Biting criticism of MBNA

When MBNA Corp. opens a regional headquarters in Hunt Valley next month, it's widely assumed that creating 3,000 jobs there will be a boon to local business, retailers in particular and Hunt Valley Mall retailers to be exact. But there's a guy with an upscale restaurant back in Wilmington, Del., site of MBNA's main headquarters, who complains that company policy keeps many of MBNA's 8,500 employees from roaming far enough from work to get lunch at his place.

Sean Reily, who owns Shipley Grill, also griped in a letter to MBNA President Charles Cawley that the company's in-house shops and restaurants undercut business at his restaurant and downtown retail establishments. The company said nonsense, according to Wednesday's Wilmington News Journal. "We've done many things to encourage people to go to Shipley Grill. They just don't want to go there," said an MBNA spokesman. Ouch.

Other merchants quoted in the News Journal gave mixed reviews to MBNA's presence in Wilmington. "We have gotten a lot of MBNA business," said the owner of Cavanaugh's, a downtown restaurant.

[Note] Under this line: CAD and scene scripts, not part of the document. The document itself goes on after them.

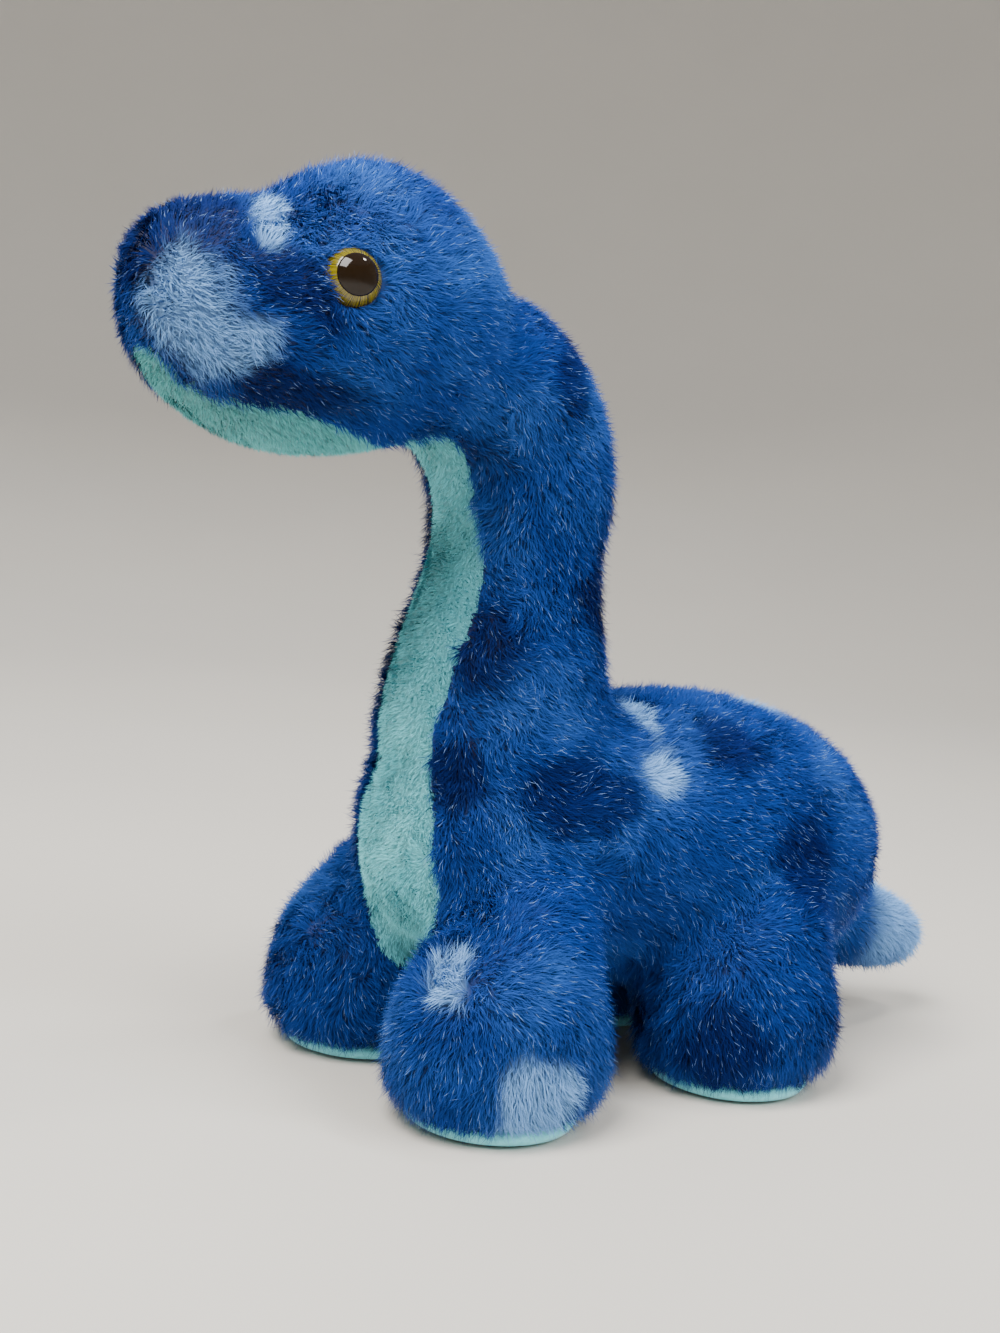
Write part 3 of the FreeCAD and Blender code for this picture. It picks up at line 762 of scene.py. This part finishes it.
def pile_material(name, dye):
    """Strands: painted shade at the root and painted light at the tip, each of its own random tone that
    also stands in for painted sheen, a few with painted glints at their tips.
    """
    material, shader, tree = node_material(name, 0.6, Specular_IOR_Level=0.2, Specular_Tint=SILKY)
    colour = dye(tree, attribute_node(tree, "root", "Vector"))
    tone = attribute_node(tree, "tone", "Fac")
    along = attribute_node(tree, "along", "Fac")
    # The colour runs from 0.60 of the dye at the root, as painted shade, to 1.15 at the tip, as painted
    # light.
    light = math_node(tree, "MULTIPLY_ADD", along, 0.55, 0.60)
    # Each strand's random tone scales it by 0.76 to 1.26, partly its own tone and partly painted sheen.
    light = math_node(tree, "MULTIPLY", light, math_node(tree, "MULTIPLY_ADD", tone, 0.5, 0.76))
    scaled = tree.nodes.new("ShaderNodeVectorMath")
    scaled.operation = "SCALE"
    tree.links.new(colour, scaled.inputs[0])
    tree.links.new(light, scaled.inputs["Scale"])
    # Painted glints: the tips of the few strands with the highest tone turn pale blue.
    glint_strands = stretch(tree, tone, 40.0, -37.2)
    painted_glint = math_node(tree, "MULTIPLY", glint_strands, stretch(tree, along, 4.0, -2.6))
    tree.links.new(mix_colour(tree, painted_glint, scaled.outputs[0], GLINT), shader.inputs["Base Color"])
    return material


def backing_material(name, dye):
    """The cloth under the pile, in its colour darkened as painted shade under the pile."""
    material, shader, tree = node_material(name, 0.85, Sheen_Weight=0.2)
    colour = dye(tree, attribute_node(tree, "root", "Vector"))
    # Painted shade under the pile: the dye is darkened 45 percent towards near black.
    tree.links.new(mix_colour(tree, 0.45, colour, BACKING_PAINTED_SHADE), shader.inputs["Base Color"])
    return material


def object_place(tree):
    """The place of a point in its object's own space."""
    return tree.nodes.new("ShaderNodeTexCoord").outputs["Object"]


def speckled_material(name, tones, roughness, scale, **values):
    """A material of two close tones, mixed by fine noise."""
    material, shader, tree = node_material(name, roughness, **values)
    grain = stretch(tree, noise(tree, object_place(tree), scale, 4.0), 2.0, -0.5)
    tree.links.new(mix_colour(tree, grain, *tones), shader.inputs["Base Color"])
    return material


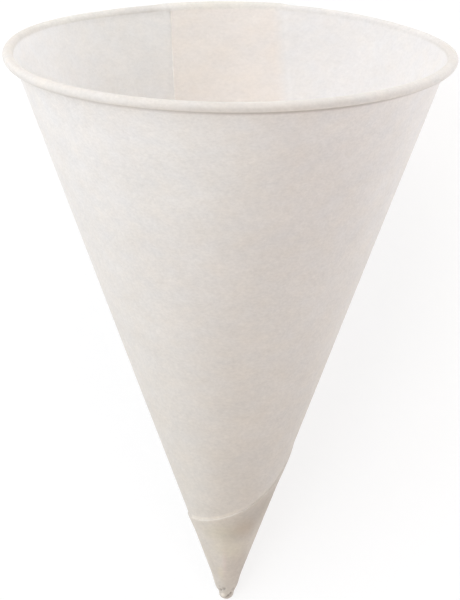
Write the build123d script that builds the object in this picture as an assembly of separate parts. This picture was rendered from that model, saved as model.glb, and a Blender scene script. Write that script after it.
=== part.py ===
from build123d import *
from math import acos, asin, atan2, cos, degrees, hypot, pi, radians, sin, sqrt
import os

# A cone paper cup: one sheet of paper wound into a cone, with its rim rolled outward.
# The sheet starts at its inner cut edge, goes once round, climbs over that edge and
# ends at its outer cut edge, so the wall is double between the two edges and all
# round the tip. Lengths are in millimetres and angles in degrees. The cup is drawn
# with the point of the cone at the origin and its mouth up, and is then laid on its
# seam, as it comes to rest on a table.

# Overall size
rim_diameter = 84.0
cup_height = 105.5

# Paper and rolled rim: the roll stands in from the wall by its inset, and its end
# stays clear of the doubled wall
paper = 0.22
roll_diameter = 2.0
roll_inset = 0.15
roll_clearance = 0.10

# Where the paper is doubled the roll is thicker, and its middle lies further up the
# slope and further out. The cup rests on that side, where the roll is pressed flat.
roll_growth = 0.36
roll_up = 0.06
roll_out = 0.24
pressed = 0.50

# Blunt tip
tip_radius = 1.45

# Seam: the two straight cuts of the flat sheet. Each is given by the wall's radius where
# it passes nearest to the point of the cone, and by where it reaches the rim, round
# from the front.
outer_cut_radius = 6.9
outer_cut_at_rim = 165.4
inner_cut_radius = 1.7
inner_cut_at_rim = 196.4

# Width over which the sheet climbs one layer over its inner edge, and how far up the
# slope that edge starts to show inside
climb = 1.5
inner_edge_start = 8.0

# The cutting shapes follow the climb between these numbers of layers, counted out from
# the inside wall: past both sides of the paper outside, and into the cup inside
climb_foot = 0.5
climb_crest = 2.5
groove_mouth = -1.0

# The cutting shapes reach past the paper by a length, or by a short one where they meet,
# and round the seam they go from a small to a large share of the wall's radius. Each is
# drawn through this many sections. Those of the groove lie closer together towards the tip,
# where its edge turns fastest, by this power.
reach = 5.0
short_reach = 0.5
inner_share = 0.25
outer_share = 3.0
sections_each = 12
crowding = 1.5

# Narrow flats that make up the round side of the roll
roll_flats = 14


def half_angle():
    """Half angle of the cone, in radians, from the rim, the height and the tip."""
    roll = roll_diameter / 2
    across = rim_diameter / 2 - roll
    along = cup_height - roll - tip_radius
    offset = roll - roll_inset + tip_radius - 2 * paper
    return acos(offset / hypot(across, along)) - atan2(along, across)


cone = half_angle()
outer_cut = outer_cut_radius / sin(cone)
inner_cut = inner_cut_radius / sin(cone)
tip_centre = (tip_radius - 2 * paper) / sin(cone)
roll_height = tip_centre - tip_radius + cup_height - roll_diameter / 2
rim_slant = roll_height * cos(cone) + (rim_diameter - roll_diameter) / 2 * sin(cone)


def outer_edge(slant):
    """Angle of the outer cut edge at a distance up the slope."""
    return outer_cut_at_rim + cut_turn(outer_cut, rim_slant) - cut_turn(outer_cut, slant)


def inner_edge(slant):
    """Angle of the inner cut edge at a distance up the slope."""
    return inner_cut_at_rim - cut_turn(inner_cut, rim_slant) + cut_turn(inner_cut, slant)


def cut_turn(nearest, slant):
    """How far a straight cut has wound round the cone at a distance up the slope."""
    return degrees(asin(min(1, nearest / slant))) / sin(cone)


def roll_place(doubled):
    """Radius, distance up the slope and level of the roll; doubled is 1 or 0."""
    radius = (roll_diameter + doubled * roll_growth) / 2
    slant = rim_slant + doubled * roll_up
    level = roll_diameter / 2 - roll_inset + doubled * roll_out
    return radius, slant, level


def climbing(slant, layers, side):
    """Radius and angle on the climbing sheet, so many layers out; side is 0 inside, 1 outside."""
    radius = slant * sin(cone) + layers * paper / cos(cone)
    return radius, inner_edge(slant) + degrees((1 + side - layers) * climb / radius)


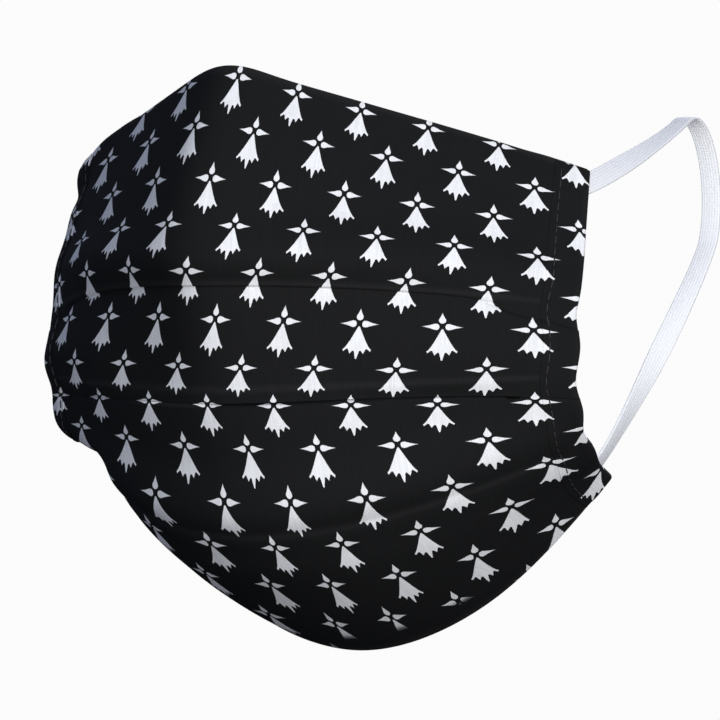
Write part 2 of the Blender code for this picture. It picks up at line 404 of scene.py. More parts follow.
@dataclass(frozen=True)
class MaskForm:
    """The worn shape of the pleated cloth, with its hanging lips."""

    height: float
    depth: float = 0.068
    half_width: float = 0.0755
    bridge_round: float = 0.09
    side_turn: float = math.radians(50)
    # From a least-squares fit to the outline seen in the photograph, then rounded and evened.
    stations: tuple[Station, ...] = (
        Station(0.00, 0.00, 0.000, 0.950, 0.77, 0.200, 1.00, 1.00),
        Station(0.18, -0.23, 0.180, 0.980, 0.64, 0.320, 1.02, 1.30),
        Station(0.36, -0.28, 0.325, 0.995, 0.53, 0.430, 1.10, 1.60),
        Station(0.50, -0.22, 0.465, 1.000, 0.50, 0.515, 1.25, 1.80),
        Station(0.62, -0.17, 0.575, 0.985, 0.54, 0.580, 1.45, 1.95),
        Station(0.80, 0.05, 0.795, 0.935, 0.74, 0.660, 1.80, 2.10),
        Station(0.90, 0.36, 0.900, 0.895, 0.86, 0.690, 2.05, 2.00),
        Station(1.00, 0.76, 1.000, 0.880, 0.97, 0.715, 2.30, 1.80),
    )
    pleats: tuple[Pleat, ...] = (
        Pleat(0.375, 0.335, 0.12, 1.00, (0.0, 0.4), 1.9 * MM, 1.0, 2.0 * MM, 3.6 * MM, 0.60),
        Pleat(0.560, 0.520, 0.14, 0.15, (0.25, 0.75), 1.4 * MM, 0.0, 3.0 * MM, 2.8 * MM, 0.40),
        Pleat(0.772, 0.750, 0.16, 0.90, (0.0, 0.4), 1.9 * MM, 0.0, 9.0 * MM, 2.8 * MM, 0.45),
    )
    settlings: tuple[Settling, ...] = (
        Settling(-1.0, 0.00, 0.26, 0.13, 3.0 * MM, 0.8 * MM, 0.0),
        Settling(-1.0, 0.06, 0.14, 0.030, -1.2 * MM, -1.0 * MM, 0.0),
        Settling(-1.0, 0.22, 0.16, 0.060, 0.9 * MM, 0.8 * MM, 0.0),
        Settling(-0.84, 0.00, 0.13, 0.10, 0.0, 0.0, 2.8 * MM),
        Settling(-0.67, 0.00, 0.11, 0.08, 0.0, 0.0, 1.3 * MM),
        Settling(-0.6, 0.00, 0.32, 0.14, 0.0, 0.0, 2.2 * MM),
        Settling(0.07, 0.00, 0.09, 0.06, 0.0, 0.0, 0.9 * MM),
        Settling(-1.0, 0.67, 0.13, 0.06, 2.6 * MM, 1.4 * MM, 0.0),
        Settling(0.60, 1.00, 0.26, 0.10, 0.0, 0.0, -1.8 * MM),
        Settling(0.15, 1.00, 0.60, 0.022, -0.8 * MM, 0.0, -0.9 * MM),
        Settling(1.0, 0.71, 0.12, 0.05, 0.0, -1.3 * MM, 0.0),
        Settling(-0.84, 0.757, 0.15, 0.040, -4.0 * MM, 0.0, 0.0),
        Settling(-0.72, 0.714, 0.08, 0.022, -2.5 * MM, 0.0, 0.0),
        Settling(1.0, 0.43, 0.16, 0.045, 0.0, 0.7 * MM, 0.0),
        Settling(1.0, 0.35, 0.16, 0.035, 0.0, -0.5 * MM, 0.0),
        Settling(1.0, 0.53, 0.16, 0.040, 0.0, -0.6 * MM, 0.0),
        Settling(1.0, 0.62, 0.16, 0.045, 0.0, 0.5 * MM, 0.0),
        Settling(-1.0, 0.47, 0.16, 0.045, 0.4 * MM, 0.6 * MM, 0.0),
        Settling(-1.0, 0.545, 0.16, 0.040, -0.4 * MM, -0.5 * MM, 0.0),
    )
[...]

"I don't think I got four customers from there," said the owner of a shoe store that is closing at the end of the month.

Translation, please

Ponder this from the latest Almanac of American Politics, by Michael Barone and Grant Ujifusa: "Maryland's genial tolerance may have given it a history a little too savory, but this state, perhaps because it is in so many ways typical, cherishes its sense of uniqueness." What we have here is a failure to communicate.

Thanks for the bluebirds

Anyone who's ever been lucky enough to see bluebirds flicker across a pasture - I saw some in northern Baltimore County just last week - should be grateful for the life of Woodrow Wilson Ford, whose obituary appeared in The Sun on Saturday. He built and deployed thousands of bluebird boxes in our region. He did it quietly and modestly, too. But maintaining an inventory of bluebird boxes wasn't the only way Ford served birds. Sometimes he'd stop his truck to pick up road kill. He'd take it home, spread it out in his backyard for the turkey vultures, pop a beer and watch the feast.